# Start of DATA EXCERPTS
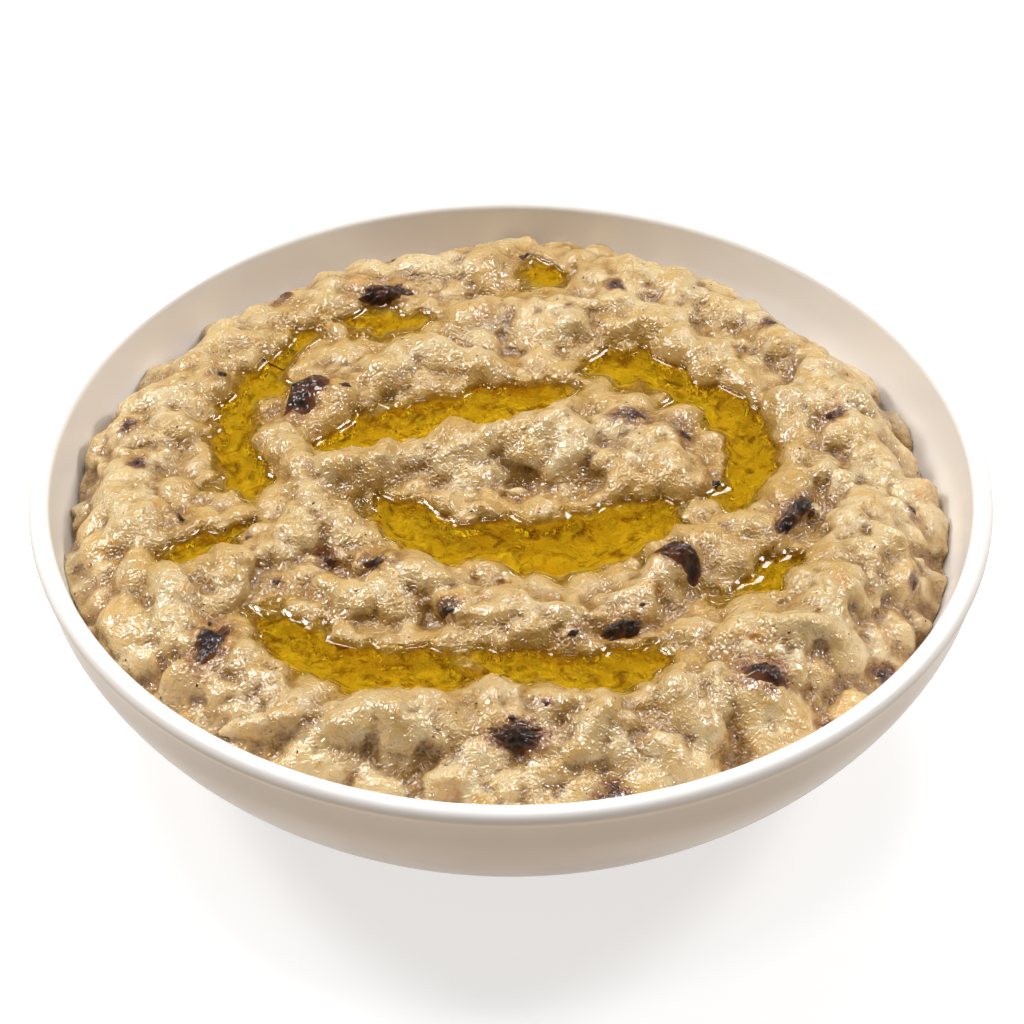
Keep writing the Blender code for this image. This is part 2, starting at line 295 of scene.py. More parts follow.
def uneven_balls(centres, frames, sizes, ball, unevenness):
    """Many lumpy ellipsoids: centres (n, 3), frames (n, 3, 3) with axes in columns, half sizes (n, 3)."""
    points, faces = ball
    count = len(centres)
    reach = np.ones((count, len(points)))
    for _ in range(4):
        waves = random.normal(size=(count, 3))
        waves *= random.uniform(2.0, 4.2, size=(count, 1)) / np.linalg.norm(waves, axis=1)[:, None]
        phase = random.uniform(0, 2 * math.pi, size=(count, 1))
        reach += unevenness * np.sin(waves @ points.T + phase)
    local = points[None] * reach[:, :, None] * sizes[:, None, :]
    world = np.einsum("nij,nkj->nki", frames, local) + centres[:, None, :]
    offsets = (np.arange(count) * len(points))[:, None, None]
    return world.reshape(-1, 3), (faces[None] + offsets).reshape(-1, 3)


def frames_on_ground(x, y, turn):
    """Frames whose third axis stands on the ground and whose first runs along a turn from downhill."""
    dx, dy = sample(SLOPE_X, x, y), sample(SLOPE_Y, x, y)
    normal = np.column_stack([-dx, -dy, np.ones(len(x))])
    normal /= np.linalg.norm(normal, axis=1)[:, None]
    angle = np.arctan2(dy, dx) + turn
    along = np.column_stack([np.cos(angle), np.sin(angle), np.zeros(len(x))])
    along -= (along * normal).sum(axis=1)[:, None] * normal
    along /= np.linalg.norm(along, axis=1)[:, None]
    across = np.cross(normal, along)
    return np.stack([along, across, normal], axis=2), normal


def scattered(spacing, jitter=0.42):
    """Places over the dip on a jittered triangular grid."""
    rows = int(HALF / spacing) + 2
    i, j = np.meshgrid(np.arange(-rows, rows + 1), np.arange(-rows, rows + 1), indexing="ij")
    x = ((i + 0.5 * (j % 2)) * spacing).ravel()
    y = (j * spacing * math.sqrt(0.75)).ravel()
    x += random.uniform(-jitter, jitter, x.size) * spacing
    y += random.uniform(-jitter, jitter, x.size) * spacing
    ground = sample(GROUND, x, y)
    kept = np.hypot(x, y) < wall_radius(ground) - 0.5 * MM
    return x[kept], y[kept]


def lump_layer(spacing, half_sizes, proud, spread, ball, unevenness):
    """One size of lump all over the dip, smaller and lower beside a pool, lower by the wall and on crests.

    proud is how far its top stands over the ground, in millimetres, and spread how far its turn strays.
    """
    x, y = scattered(spacing)
    size = random.uniform(0.75, 1.3, (len(x), 1)) * np.array(half_sizes) * MM
    size *= random.uniform(0.85, 1.15, size.shape)
    top = random.uniform(*proud, len(x)) * MM
    drowned = ramp(sample(POOL_DEEP, x, y), 0, 1.5 * MM)
    close = ramp(sample(POOL_GAP, x, y), 0.0, 1.2 * size[:, 0])
    size *= (0.6 + 0.4 * close)[:, None]
    walled = ramp(wall_radius(sample(GROUND, x, y)) - np.hypot(x, y), 0, 7 * MM)
    top = top * (0.1 + 0.9 * close) * (0.65 + 0.35 * walled) - drowned * 1.3 * MM
    top *= 1 - 0.6 * sample(CRESTS, x, y)
    across = np.where(random.random(len(x)) < 0.4, math.pi / 2, 0)
    frames, normal = frames_on_ground(x, y, across + random.normal(0, spread, len(x)))
    ground = np.column_stack([x, y, sample(GROUND, x, y)])
    centres = ground + normal * (top - size[:, 2])[:, None]
    return uneven_balls(centres, frames, size, ball, unevenness)


def ground_block():
    """The body under the lumps, closed, down past the cut, on every second line of the grid."""
    sunk, reach, past_cut = 2.2 * MM, 84 * MM, 3 * MM
    x, y, z = (grid[::2, ::2] for grid in (GX, GY, GROUND - sunk))
    index = np.arange(z.size).reshape(z.shape)
    top = np.column_stack([x.ravel(), y.ravel(), z.ravel()])
    low = top.copy()
    low[:, 2] = CUT - past_cut
    corners = sheet_faces(index, np.hypot(x, y) < reach)
    return np.vstack([top, low]), slab_faces(corners, len(top))


def remeshed(vertices, faces, voxel):
    """The outside skin of overlapping closed shells."""
    rough = build("rough", vertices, faces, smooth=False)
    modifier = rough.modifiers.new("skin", "REMESH")
    modifier.mode = "VOXEL"
    modifier.voxel_size = voxel
    bpy.context.view_layer.update()
    mesh = bpy.data.meshes.new_from_object(rough.evaluated_get(bpy.context.evaluated_depsgraph_get()))
    bpy.data.objects.remove(rough)
    return mesh


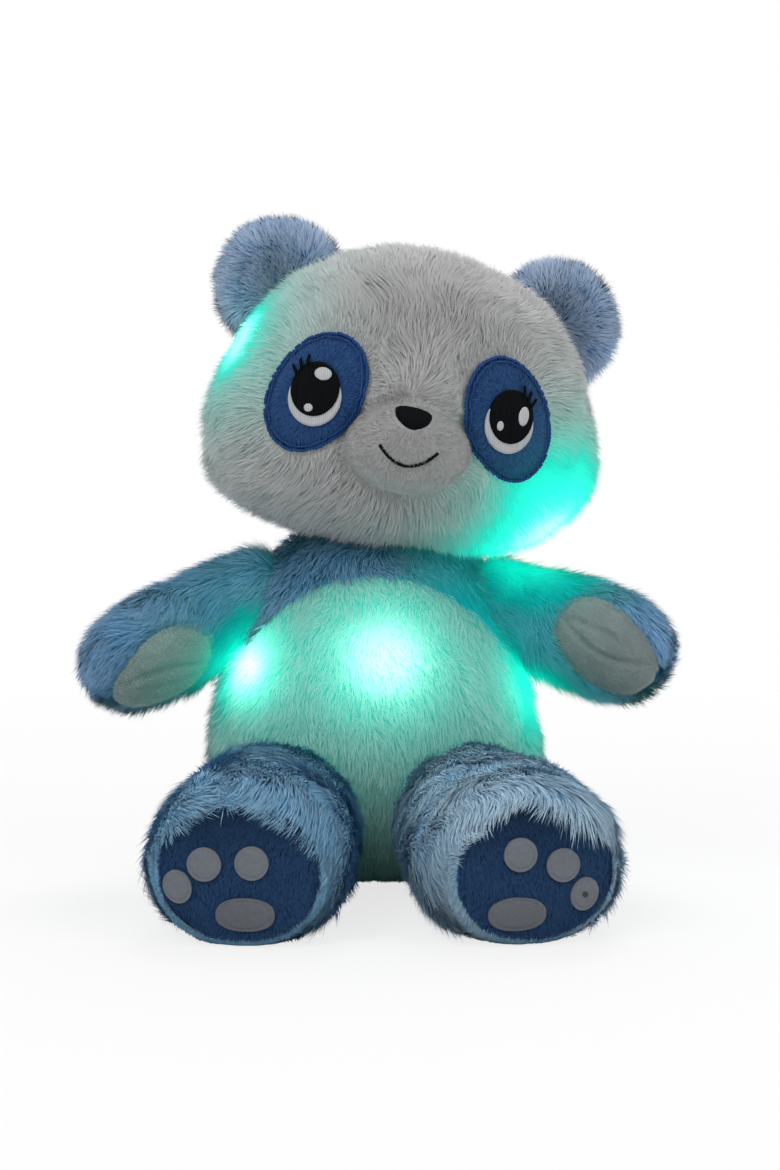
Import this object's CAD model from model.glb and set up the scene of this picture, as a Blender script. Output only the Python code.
import math

import bmesh
import bpy
import numpy as np
from mathutils import Matrix, Vector, noise
from mathutils.bvhtree import BVHTree


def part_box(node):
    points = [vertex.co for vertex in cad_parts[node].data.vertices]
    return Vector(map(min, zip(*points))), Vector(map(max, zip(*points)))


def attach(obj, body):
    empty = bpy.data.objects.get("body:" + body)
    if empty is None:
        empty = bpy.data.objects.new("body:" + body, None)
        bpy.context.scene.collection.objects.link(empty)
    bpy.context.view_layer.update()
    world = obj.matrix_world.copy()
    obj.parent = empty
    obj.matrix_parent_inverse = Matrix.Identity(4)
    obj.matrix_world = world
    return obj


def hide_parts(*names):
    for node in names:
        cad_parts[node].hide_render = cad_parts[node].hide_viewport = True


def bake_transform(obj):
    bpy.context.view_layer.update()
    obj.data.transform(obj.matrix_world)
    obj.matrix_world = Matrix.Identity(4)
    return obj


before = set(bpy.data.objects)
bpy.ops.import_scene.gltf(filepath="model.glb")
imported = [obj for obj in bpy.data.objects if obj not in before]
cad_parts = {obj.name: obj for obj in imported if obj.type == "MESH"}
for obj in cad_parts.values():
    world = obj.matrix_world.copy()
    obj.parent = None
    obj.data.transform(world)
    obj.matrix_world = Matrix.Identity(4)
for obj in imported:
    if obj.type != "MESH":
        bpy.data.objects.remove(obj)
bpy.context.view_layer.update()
print("frame loaded")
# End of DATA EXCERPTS
- [YOUR INSTRUCTIONS]:
Write the data out again in full and exactly.

- [FULL SOLUTION]:
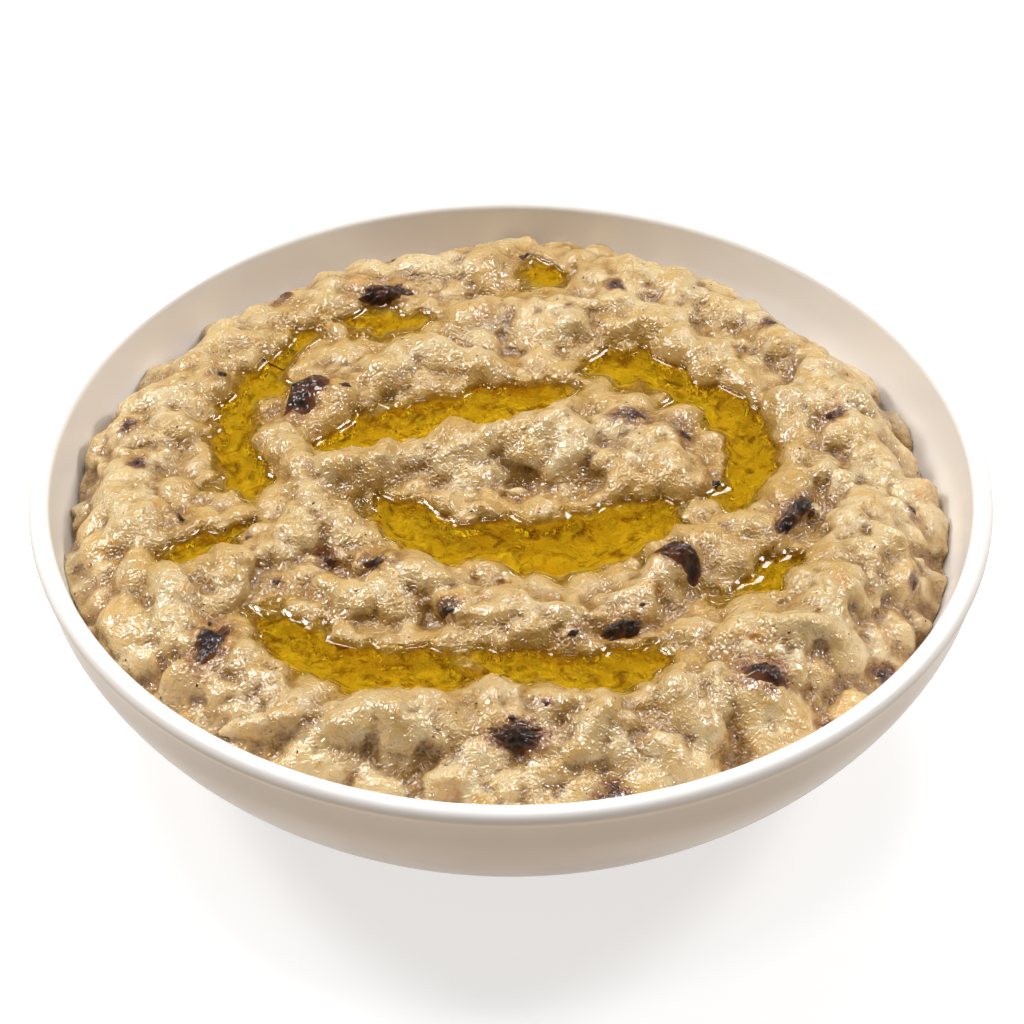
Keep writing the Blender code for this image. This is part 2, starting at line 295 of scene.py. More parts follow.
def uneven_balls(centres, frames, sizes, ball, unevenness):
    """Many lumpy ellipsoids: centres (n, 3), frames (n, 3, 3) with axes in columns, half sizes (n, 3)."""
    points, faces = ball
    count = len(centres)
    reach = np.ones((count, len(points)))
    for _ in range(4):
        waves = random.normal(size=(count, 3))
        waves *= random.uniform(2.0, 4.2, size=(count, 1)) / np.linalg.norm(waves, axis=1)[:, None]
        phase = random.uniform(0, 2 * math.pi, size=(count, 1))
        reach += unevenness * np.sin(waves @ points.T + phase)
    local = points[None] * reach[:, :, None] * sizes[:, None, :]
    world = np.einsum("nij,nkj->nki", frames, local) + centres[:, None, :]
    offsets = (np.arange(count) * len(points))[:, None, None]
    return world.reshape(-1, 3), (faces[None] + offsets).reshape(-1, 3)


def frames_on_ground(x, y, turn):
    """Frames whose third axis stands on the ground and whose first runs along a turn from downhill."""
    dx, dy = sample(SLOPE_X, x, y), sample(SLOPE_Y, x, y)
    normal = np.column_stack([-dx, -dy, np.ones(len(x))])
    normal /= np.linalg.norm(normal, axis=1)[:, None]
    angle = np.arctan2(dy, dx) + turn
    along = np.column_stack([np.cos(angle), np.sin(angle), np.zeros(len(x))])
    along -= (along * normal).sum(axis=1)[:, None] * normal
    along /= np.linalg.norm(along, axis=1)[:, None]
    across = np.cross(normal, along)
    return np.stack([along, across, normal], axis=2), normal


def scattered(spacing, jitter=0.42):
    """Places over the dip on a jittered triangular grid."""
    rows = int(HALF / spacing) + 2
    i, j = np.meshgrid(np.arange(-rows, rows + 1), np.arange(-rows, rows + 1), indexing="ij")
    x = ((i + 0.5 * (j % 2)) * spacing).ravel()
    y = (j * spacing * math.sqrt(0.75)).ravel()
    x += random.uniform(-jitter, jitter, x.size) * spacing
    y += random.uniform(-jitter, jitter, x.size) * spacing
    ground = sample(GROUND, x, y)
    kept = np.hypot(x, y) < wall_radius(ground) - 0.5 * MM
    return x[kept], y[kept]


def lump_layer(spacing, half_sizes, proud, spread, ball, unevenness):
    """One size of lump all over the dip, smaller and lower beside a pool, lower by the wall and on crests.

    proud is how far its top stands over the ground, in millimetres, and spread how far its turn strays.
    """
    x, y = scattered(spacing)
    size = random.uniform(0.75, 1.3, (len(x), 1)) * np.array(half_sizes) * MM
    size *= random.uniform(0.85, 1.15, size.shape)
    top = random.uniform(*proud, len(x)) * MM
    drowned = ramp(sample(POOL_DEEP, x, y), 0, 1.5 * MM)
    close = ramp(sample(POOL_GAP, x, y), 0.0, 1.2 * size[:, 0])
    size *= (0.6 + 0.4 * close)[:, None]
    walled = ramp(wall_radius(sample(GROUND, x, y)) - np.hypot(x, y), 0, 7 * MM)
    top = top * (0.1 + 0.9 * close) * (0.65 + 0.35 * walled) - drowned * 1.3 * MM
    top *= 1 - 0.6 * sample(CRESTS, x, y)
    across = np.where(random.random(len(x)) < 0.4, math.pi / 2, 0)
    frames, normal = frames_on_ground(x, y, across + random.normal(0, spread, len(x)))
    ground = np.column_stack([x, y, sample(GROUND, x, y)])
    centres = ground + normal * (top - size[:, 2])[:, None]
    return uneven_balls(centres, frames, size, ball, unevenness)


def ground_block():
    """The body under the lumps, closed, down past the cut, on every second line of the grid."""
    sunk, reach, past_cut = 2.2 * MM, 84 * MM, 3 * MM
    x, y, z = (grid[::2, ::2] for grid in (GX, GY, GROUND - sunk))
    index = np.arange(z.size).reshape(z.shape)
    top = np.column_stack([x.ravel(), y.ravel(), z.ravel()])
    low = top.copy()
    low[:, 2] = CUT - past_cut
    corners = sheet_faces(index, np.hypot(x, y) < reach)
    return np.vstack([top, low]), slab_faces(corners, len(top))


def remeshed(vertices, faces, voxel):
    """The outside skin of overlapping closed shells."""
    rough = build("rough", vertices, faces, smooth=False)
    modifier = rough.modifiers.new("skin", "REMESH")
    modifier.mode = "VOXEL"
    modifier.voxel_size = voxel
    bpy.context.view_layer.update()
    mesh = bpy.data.meshes.new_from_object(rough.evaluated_get(bpy.context.evaluated_depsgraph_get()))
    bpy.data.objects.remove(rough)
    return mesh


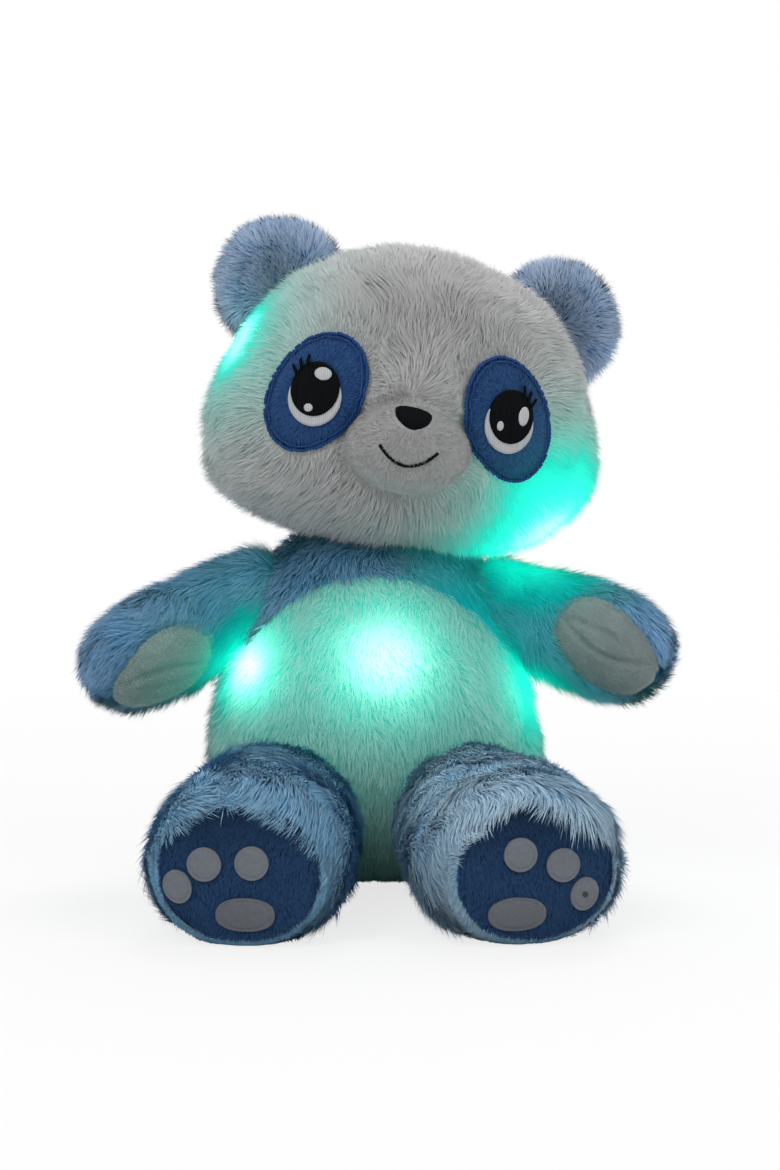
Import this object's CAD model from model.glb and set up the scene of this picture, as a Blender script. Output only the Python code.
import math

import bmesh
import bpy
import numpy as np
from mathutils import Matrix, Vector, noise
from mathutils.bvhtree import BVHTree


def part_box(node):
    points = [vertex.co for vertex in cad_parts[node].data.vertices]
    return Vector(map(min, zip(*points))), Vector(map(max, zip(*points)))


def attach(obj, body):
    empty = bpy.data.objects.get("body:" + body)
    if empty is None:
        empty = bpy.data.objects.new("body:" + body, None)
        bpy.context.scene.collection.objects.link(empty)
    bpy.context.view_layer.update()
    world = obj.matrix_world.copy()
    obj.parent = empty
    obj.matrix_parent_inverse = Matrix.Identity(4)
    obj.matrix_world = world
    return obj


def hide_parts(*names):
    for node in names:
        cad_parts[node].hide_render = cad_parts[node].hide_viewport = True


def bake_transform(obj):
    bpy.context.view_layer.update()
    obj.data.transform(obj.matrix_world)
    obj.matrix_world = Matrix.Identity(4)
    return obj


before = set(bpy.data.objects)
bpy.ops.import_scene.gltf(filepath="model.glb")
imported = [obj for obj in bpy.data.objects if obj not in before]
cad_parts = {obj.name: obj for obj in imported if obj.type == "MESH"}
for obj in cad_parts.values():
    world = obj.matrix_world.copy()
    obj.parent = None
    obj.data.transform(world)
    obj.matrix_world = Matrix.Identity(4)
for obj in imported:
    if obj.type != "MESH":
        bpy.data.objects.remove(obj)
bpy.context.view_layer.update()
print("frame loaded")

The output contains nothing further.